Like Mr. Potts, journalism long ago lost it’s romantic grip on my soul. To me, this is a simple business calculation.

Previously: Reasons why paid content is a bad idea

It’s clear, for information content, free has won

Apropos of nothing, I want to hit on the paid content debate one more time.

In many post, but particularly this one, I’ve listed a number of reasons why paid content for news is a bad idea.

Here is more of the same, but restated: People won’t pay for information. Entertainment, yes; information, no.

If you accept the the premise that there are two types of content, informational content and entertainment content, it’s clear that paid informational content — such as news — is facing a much harder go of it than paid entertainment content.

People will pay to subscribe to HBO, but let’s see CNN try that model. You and I both know, that if CNN wasn’t bundled in with other channels, people wouldn’t pay for it (not in significant numbers). People still pay to see movies in theaters (one of the top activities of young people), and games, of course, are a big deal. but every type of paid news service is suffering (though there are exceptions, such as the New York Daily News).

I’ve wondered how high-priced paid newsletters are doing this days. There was a time when I subscribed to the Kiplinger California Newsletter, but with blogs out there like Rough and Tumble, why would I need it now (not to mention that I no longer live in California!)?

Such premium newsletters used to be a big business, but I would like to know how they’re doing now.

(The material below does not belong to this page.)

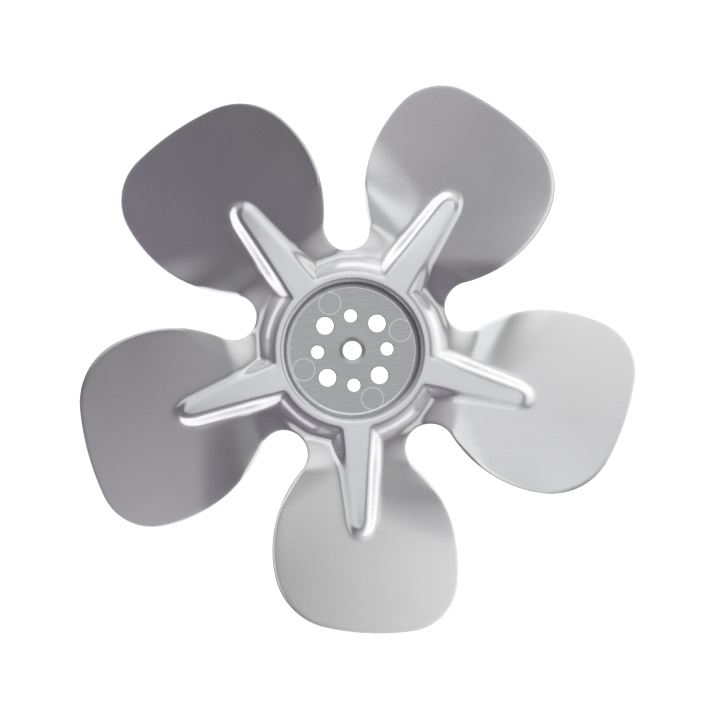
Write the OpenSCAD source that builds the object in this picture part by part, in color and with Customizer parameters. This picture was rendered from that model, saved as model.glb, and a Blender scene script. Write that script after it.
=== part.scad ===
// Pressed sheet-metal axial fan, one piece: a dished hub disc, a raised ring round it,
// and a blade on each of the ribs that run out from the ring.
// Millimetres. The back face of the hub disc lies on z = 0, the shaft bore is on the Z axis,
// and +Z points out of the open side of the hub recess.

/* [Fan] */
// Diameter over the blade tips
fan_d = 200; // [194:1:220]
// Thickness of the sheet
sheet_t = 1; // [0.8:0.1:1.4]
// Angle of the blades to the plane of rotation, degrees
pitch_deg = 28; // [12:1:32]
// Radius from which a blade has its whole pitch
full_pitch_r = 64; // [58:1:72]
// How far a blade's low edge drops below a flat blade
camber_h = 1.6; // [0:0.1:3]
// Height of the blades' middle line over the hub disc
blade_rise = 1; // [0:0.1:2.5]

/* [Hub] */
// Diameter of the flat of the hub disc
disc_d = 43.2; // [42:0.1:44]
// Height of the ring's top over the hub disc
ring_rise = 5.5; // [4.5:0.1:7]
// Middle radius of the bends at the foot and the rim of the recess
bend_r = 1.6; // [1.2:0.1:1.9]
// Slope of the recess wall, degrees
recess_wall_deg = 76; // [70:1:84]
// Diameter of the ring's flat top at its outer edge
ring_d = 55.8; // [55:0.1:59]
// Run of the ring's sloping outer wall
ring_wall_w = 3.4; // [2.5:0.1:4]

/* [Holes] */
// Diameter of the shaft bore
bore_d = 6.5; // [5:0.1:8]
// Outer diameter of the coined chamfer round the bore
coin_d = 9; // [8.6:0.1:11]
// Depth of that chamfer
coin_h = 0.3; // [0.1:0.05:0.4]
// Diameter of the small screw holes
small_hole_d = 4.5; // [3:0.1:5.5]
// Diameter of the small holes' pitch circle
small_pcd = 24; // [22:0.1:27]
// Diameter of the large screw holes
large_hole_d = 6; // [4:0.1:7]
// Diameter of the large holes' pitch circle
large_pcd = 25.4; // [23:0.1:28]

/* [Blade outline] */
// Radius of the floor of the notch between two blades
notch_floor_r = 34.8; // [34:0.1:36.5]
// Diameter of the round end of the notch
notch_d = 16; // [14:0.1:17]
// Reach of a blade's low edge from its middle line
low_reach = 34.7; // [33:0.1:36]
// Reach of a blade's high edge from its middle line
high_reach = 30.9; // [29.5:0.1:32]
// Radius of the low edge's outline
low_edge_r = 47.5; // [43:0.5:52]
// Radius of the high edge's outline
high_edge_r = 42; // [39:0.5:46]
// Radius of the tip's corner at the low edge
low_corner_r = 18; // [14:0.1:20]
// Radius of the tip's corner at the high edge
high_corner_r = 23.7; // [20:0.1:26]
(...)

For example, within my own industry, with my corporate position, I would be the exact target audience for a $1,200-per-year newsletter subscription. But in a blog-driven, RSS-fed information world, why would I pay for media news and information? I get more for free (and high quality) than I have time to read now, so why pay for something that isn’t likely to tell me anything I don’t already know? I can tap into some of the smartest, best informed minds in the industry any time I want, and all for free.

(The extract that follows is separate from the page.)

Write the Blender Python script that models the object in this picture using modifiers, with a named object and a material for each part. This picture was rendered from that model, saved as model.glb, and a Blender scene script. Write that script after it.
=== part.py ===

The mixed bag in paid content trends: music, where CD sales fall and there is more free music than ever, but music still sells; and books, where informational books continue to sell.

With music, the greater diversity of choices and distribution outlets favor the consumer, driving down prices.

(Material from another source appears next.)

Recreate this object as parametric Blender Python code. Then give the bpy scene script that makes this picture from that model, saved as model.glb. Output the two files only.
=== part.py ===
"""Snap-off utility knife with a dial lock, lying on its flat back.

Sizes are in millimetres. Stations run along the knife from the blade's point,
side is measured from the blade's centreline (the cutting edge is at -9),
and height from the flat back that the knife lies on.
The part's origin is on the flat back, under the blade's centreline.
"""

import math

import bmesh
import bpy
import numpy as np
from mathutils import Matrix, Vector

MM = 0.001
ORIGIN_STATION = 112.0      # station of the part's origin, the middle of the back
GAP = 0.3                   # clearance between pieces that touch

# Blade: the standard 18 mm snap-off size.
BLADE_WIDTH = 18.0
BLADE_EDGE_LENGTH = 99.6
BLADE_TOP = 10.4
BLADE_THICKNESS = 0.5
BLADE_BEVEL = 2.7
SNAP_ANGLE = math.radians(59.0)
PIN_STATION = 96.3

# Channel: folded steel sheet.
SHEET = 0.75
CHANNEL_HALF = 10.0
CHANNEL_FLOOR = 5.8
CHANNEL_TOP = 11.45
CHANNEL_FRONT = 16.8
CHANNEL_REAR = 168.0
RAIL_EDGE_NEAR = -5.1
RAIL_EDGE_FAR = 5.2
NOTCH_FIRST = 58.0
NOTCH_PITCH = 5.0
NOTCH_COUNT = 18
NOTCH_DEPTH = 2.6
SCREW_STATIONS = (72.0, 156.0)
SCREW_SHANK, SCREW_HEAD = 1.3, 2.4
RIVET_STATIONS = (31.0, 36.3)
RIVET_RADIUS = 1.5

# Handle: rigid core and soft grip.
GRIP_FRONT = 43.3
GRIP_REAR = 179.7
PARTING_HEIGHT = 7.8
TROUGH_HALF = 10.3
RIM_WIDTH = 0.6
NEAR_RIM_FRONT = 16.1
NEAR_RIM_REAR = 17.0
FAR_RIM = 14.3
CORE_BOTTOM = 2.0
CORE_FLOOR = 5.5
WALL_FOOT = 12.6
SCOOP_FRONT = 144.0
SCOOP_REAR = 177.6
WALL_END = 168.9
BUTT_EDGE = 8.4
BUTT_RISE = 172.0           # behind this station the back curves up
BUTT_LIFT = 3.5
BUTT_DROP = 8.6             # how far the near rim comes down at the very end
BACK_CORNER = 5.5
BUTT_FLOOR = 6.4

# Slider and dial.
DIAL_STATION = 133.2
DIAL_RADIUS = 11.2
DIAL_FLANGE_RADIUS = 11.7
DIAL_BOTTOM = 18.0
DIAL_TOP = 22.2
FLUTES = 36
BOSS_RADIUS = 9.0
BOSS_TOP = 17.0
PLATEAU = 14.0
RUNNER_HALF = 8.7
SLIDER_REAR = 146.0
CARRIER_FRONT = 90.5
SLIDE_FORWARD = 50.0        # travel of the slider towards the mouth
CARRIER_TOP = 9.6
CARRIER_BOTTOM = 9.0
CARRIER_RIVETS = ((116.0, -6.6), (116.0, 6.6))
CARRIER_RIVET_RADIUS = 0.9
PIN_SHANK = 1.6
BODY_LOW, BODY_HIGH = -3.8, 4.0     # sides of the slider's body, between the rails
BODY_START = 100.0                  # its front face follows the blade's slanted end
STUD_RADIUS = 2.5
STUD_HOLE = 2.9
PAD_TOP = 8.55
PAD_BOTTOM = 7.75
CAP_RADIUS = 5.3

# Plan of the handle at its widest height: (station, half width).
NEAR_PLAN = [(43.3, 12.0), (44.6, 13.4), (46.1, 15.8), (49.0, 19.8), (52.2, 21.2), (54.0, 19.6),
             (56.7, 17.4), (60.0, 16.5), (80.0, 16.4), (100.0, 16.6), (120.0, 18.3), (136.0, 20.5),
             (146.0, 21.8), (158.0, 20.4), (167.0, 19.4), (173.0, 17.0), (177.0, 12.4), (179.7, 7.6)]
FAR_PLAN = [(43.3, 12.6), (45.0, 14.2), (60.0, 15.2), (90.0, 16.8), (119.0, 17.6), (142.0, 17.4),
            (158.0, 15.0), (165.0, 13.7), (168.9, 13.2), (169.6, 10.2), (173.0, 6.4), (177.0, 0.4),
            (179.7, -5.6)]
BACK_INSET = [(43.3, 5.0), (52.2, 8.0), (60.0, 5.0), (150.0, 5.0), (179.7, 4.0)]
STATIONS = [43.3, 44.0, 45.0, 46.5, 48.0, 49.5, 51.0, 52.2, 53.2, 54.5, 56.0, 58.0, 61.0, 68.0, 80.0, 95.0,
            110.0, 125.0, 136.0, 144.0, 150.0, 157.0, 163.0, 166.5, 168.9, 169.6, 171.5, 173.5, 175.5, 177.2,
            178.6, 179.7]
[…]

With books, we’re still seeing ways in which digital distribution is disrupting traditional informational book channels, whether it be encyclopedias or computer programming reference books.

The only time I buy an information book now is either the author has struck on a great premise (exhibit A, The Long Tail by Chris Anderson); or online resources haven’t yet caught up to the specialized interest I need. Here, my example would be a book on New York gardening I bought recently. I can find lots of online information about gardening, but more general that what I needed to start out my New York gardening experience.

Even with these variants and exceptions, the paid model for information content is on the wane.

Advocates of paid content can’t be happy to know that the two big “success stories” of paid news are in jeopardy. If Murdoch succeeds in acquiring WSJ, expect the paid walls to come down. And rumors are the NYT is about to drop TimesSelect (which as we’ve discussed before isn’t really working).

When I hear or read of newsroom types advocating paid content, it’s clear that the main impetus isn’t research or careful thought, but more, “we should force people to pay, damn it, because what we do is important and special”

But in looking at digital distribution trends, it’s clear that the power to force people to do anything, especially with their money, is a pretty dumb business plan.

We need a well informed society. If we are going to continue in that mission its going to mean: Free content. It’s going to mean free content that is easy to obtain through multiple platforms and channels (not just our own) and often in segments that are shorter, more digestible and linked to alternative view points than what newspapers have traditionally offered.
The future is free. It is distributed. Now we just need to figure out how to pay for it.